On 11/29/10 10:54 AM, Michel Fortin wrote:
On 2010-11-29 11:19:29 -0500, Andrei Alexandrescu
<seewebsiteforem...@erdani.org> said:

Syntax is the main issue in implementing this feature. Due to the
implicit nature of reference semantics for classes, there was no
syntax to distinguish between the head and the tail when qualifying.
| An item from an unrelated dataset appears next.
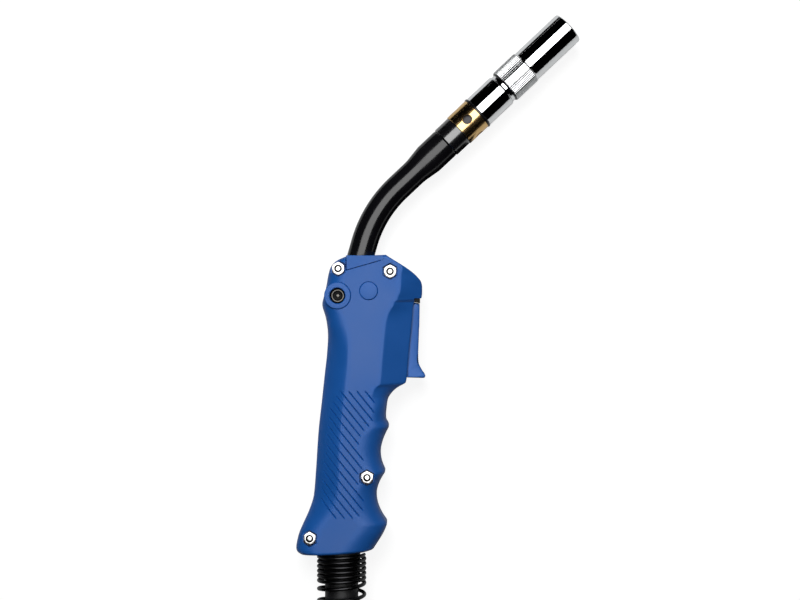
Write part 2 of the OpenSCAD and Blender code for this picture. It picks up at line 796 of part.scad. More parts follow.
module spring_seat() {
    flange_y = handle_bottom + end_wall + section_lean * cable_x + seat_flange_t;
    color(BLACK)
        translate([cable_x, flange_y + 1, mid_z]) rotate([90, 0, 0])
            difference() {
                union() {
                    cylinder(r = seat_flange_r, h = seat_flange_t - 0.3);
                    cylinder(r = seat_d / 2, h = flange_y + 1 - handle_bottom + seat_l);
                    translate([0, 0, flange_y + 1 - handle_bottom + seat_l])
                        cylinder(r1 = seat_d / 2, r2 = cable_d / 2 + 1.2, h = handle_bottom - seat_l - cord_start_y);
                }
                translate([0, 0, -over]) cylinder(r = cable_d / 2 + slip, h = 60);
            }
}

// ---------- Trigger and switch ----------

trigger_outline = [
    [29.4, 16.6], [32.8, 16.2], [32.4, -3], [32, -13.2], [32.1, -18], [32.7, -21], [34.2, -24],
    [35.9, -26.3], [36.1, -27.3], [35.5, -28.5], [21.5, -28.2], [21.5, 9], [23, 14.5], [26, 16.3]
];
nose_y = -6;
nose_tip_x = 16.5;
plunger_d = 2.4;
plunger_gap = 0.3;
plunger_end_x = nose_tip_x - plunger_gap;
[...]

FWIW I just thought of this syntax. It might work but it's not intuitive:

const()C tailConst;

I proposed the following a while ago. First allow the class reference to
(optionally) be made explicit:

C a; // mutable reference to mutable class
C ref b; // mutable reference to mutable class

And now you can apply tail-const to it:

const(C)ref c; // mutable reference to const class
const(C ref) d; // const reference to const class
const(C) e; // const reference to const class

I think it's better.


Ultimately I believe we need to make Rebindable palatable. That would
have the nice side effect of enabling other proxy types.

The biggest problem I see is with generic programming. Say I pass
Rebindable!(const C) as a template argument, then the template wants to
make it const: should it become const(Rebindable!(const C)), or will
this be resolved to const(C)?

const should follow normal logic, and const(Rebindable!(const C)) should behave as expected.